The data are still small – only 4 percent of the total population of marriageable age is married to a foreigner – and are not clear cut: marriages between nationals of foreign descent and a partner from back home are not filtered out, as an Economist analysis noted, while unmarried unions are not included. But the phenomenon is widely viewed as an important indicator of social integration. 

Vincent Bourgeais, media support officer at Eurostat, commented that mixed marriages are potential factors of social and cultural change. “Persons in mixed marriages … cross boundaries between groups, and their descendants are less likely to identify with a single group,” the study notes.

An important step toward social integration was Europe's unification of the higher education system – introducing bachelor's, master's, and doctorate qualifications across universities to make degrees more comparable and competitive.
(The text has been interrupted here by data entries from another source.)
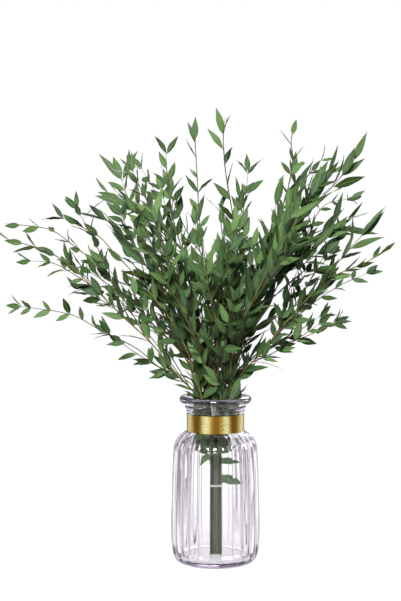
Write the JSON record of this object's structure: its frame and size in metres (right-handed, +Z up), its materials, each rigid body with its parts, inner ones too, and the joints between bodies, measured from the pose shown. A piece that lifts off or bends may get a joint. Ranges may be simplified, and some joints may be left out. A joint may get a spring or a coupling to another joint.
{
  "type": "eucalyptus branches in a glass vase",
  "caption": "Leafy eucalyptus branches, dried and kept green, fanning out of a fluted glass vase with a plain gold ribbon round its neck.",
  "frame": {"origin": "centre of the vase's flat base, on the surface that the vase stands on", "axes": "+Z up, +X to the right and +Y away from someone who looks at the front"},
  "size_m": [0.4735, 0.3332, 0.5399],
  "materials": {
    "glass": "clear pressed glass with a faint lilac tint",
    "ribbon": "gold metallic satin",
    "band": "matt string",
    "foliage": "matt green leaves on brown stems"
  },
  "bodies": {
    "root": {"vase": "glass", "ribbon": "ribbon", "bundle_band": "band", "far_left": "foliage", "left_back": "foliage", "left_front": "foliage", "left_high": "foliage", "far_right": "foliage", "right_back": "foliage", "right_high": "foliage", "front_right": "foliage", "front": "foliage", "front_left": "foliage", "back": "foliage", "back_left": "foliage", "back_right": "foliage", "mid_left": "foliage", "left_tall": "foliage", "right_tall": "foliage", "right_mid": "foliage", "crown_right": "foliage", "left_low_back": "foliage", "left_inner": "foliage", "right_low_back": "foliage", "right_inner": "foliage", "centre": "foliage", "crown_left": "foliage"}
  },
  "joints": []
}
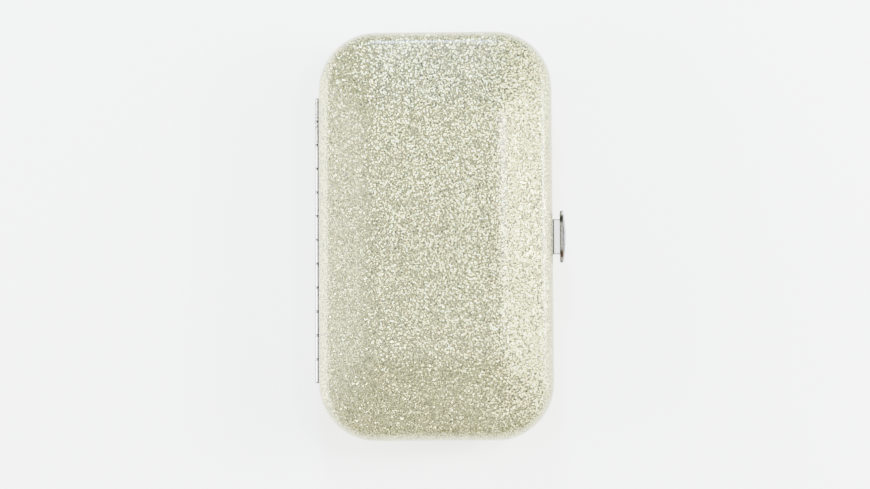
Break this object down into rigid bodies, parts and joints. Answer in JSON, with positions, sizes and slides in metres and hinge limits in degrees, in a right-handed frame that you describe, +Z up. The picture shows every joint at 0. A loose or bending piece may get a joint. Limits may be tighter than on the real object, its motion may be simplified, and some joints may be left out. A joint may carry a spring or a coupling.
{
  "type": "manicure set case",
  "caption": "Hard manicure set case with a piano hinge, a push-button catch and stowed nail tools.",
  "frame": {"origin": "centre of the flat face that the closed case rests on", "axes": "+Z up through the lid, +Y along the case's length, +X from the hinge to the catch"},
  "size_m": [0.07, 0.114, 0.025],
  "materials": {
    "glitter_skin": "glitter-coated synthetic leather, pale champagne",
    "shell_plastic": "plain moulded",
    "plated_steel": "bright nickel plate",
    "lining": "black flocked",
    "elastic": "woven elastic",
    "tool_steel": "polished stainless steel",
    "spring_steel": "drawn wire",
    "file_steel": "diamond grit",
    "handle_plastic": "black moulded"
  },
  "bodies": {
    "base": {"base_cover": "glitter_skin", "base_shell": "shell_plastic", "base_frame": "plated_steel", "base_liner": "lining", "base_board": "lining", "base_elastic": "elastic", "base_hinge_leaf": "plated_steel", "hinge_pin": "plated_steel", "latch_housing": "plated_steel", "latch_spring": "spring_steel", "latch_rivets": "plated_steel", "clipper_lower_jaw": "tool_steel", "clipper_upper_jaw": "tool_steel", "clipper_lever": "tool_steel", "clipper_pin": "tool_steel", "tweezers": "tool_steel", "file_blade": "file_steel", "file_handle": "handle_plastic", "cuticle_pusher": "tool_steel"},
    "lid": {"lid_cover": "glitter_skin", "lid_shell": "shell_plastic", "lid_frame": "plated_steel", "lid_liner": "lining", "lid_board": "lining", "lid_elastic": "elastic", "lid_hinge_leaf": "plated_steel", "keeper": "plated_steel", "keeper_rivets": "plated_steel", "scissors_left": "tool_steel", "scissors_right": "tool_steel", "scissors_screw": "tool_steel"},
    "latch": {"latch_slider": "plated_steel", "latch_button": "plated_steel"}
  },
  "joints": [
    {"name": "lid_hinge", "type": "hinge", "parent": "base", "child": "lid", "pos_m": [-0.033, -0.0009, 0.0125], "axis": [0, -1, 0], "range_deg": [0, 180]},
    {"name": "latch_press", "type": "slide", "parent": "base", "child": "latch", "axis": [-1, 0, 0], "range_m": [0, 0.0016], "stiffness_N_per_m": 400, "springref_m": -0.002, "deforming": ["latch_spring"]}
  ]
}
The move, consolidated in the Bologna Accords in 1999, was meant to facilitate cross-boundary study and increase mobility across Europe.

Erasmus, the EU’s educational exchange program, has long been offering students this opportunity – and paved the way for the Bologna process. Named after a leading Renaissance humanist of the 15th century, the program allows students to spend one of two semesters at a university abroad and celebrated its 25th anniversary this summer. The lead characters featured in "Russian Dolls" were all Erasmus alumni.

The exchange experience is often rewarding in more ways than one. Students pick up a foreign language, appreciate a different culture, and forge ties with fellow Europeans for a lifetime. First established in 1987, its creators hoped to break down some of the barriers – language barriers, cultural differences, and professional hurdles that exist between member states.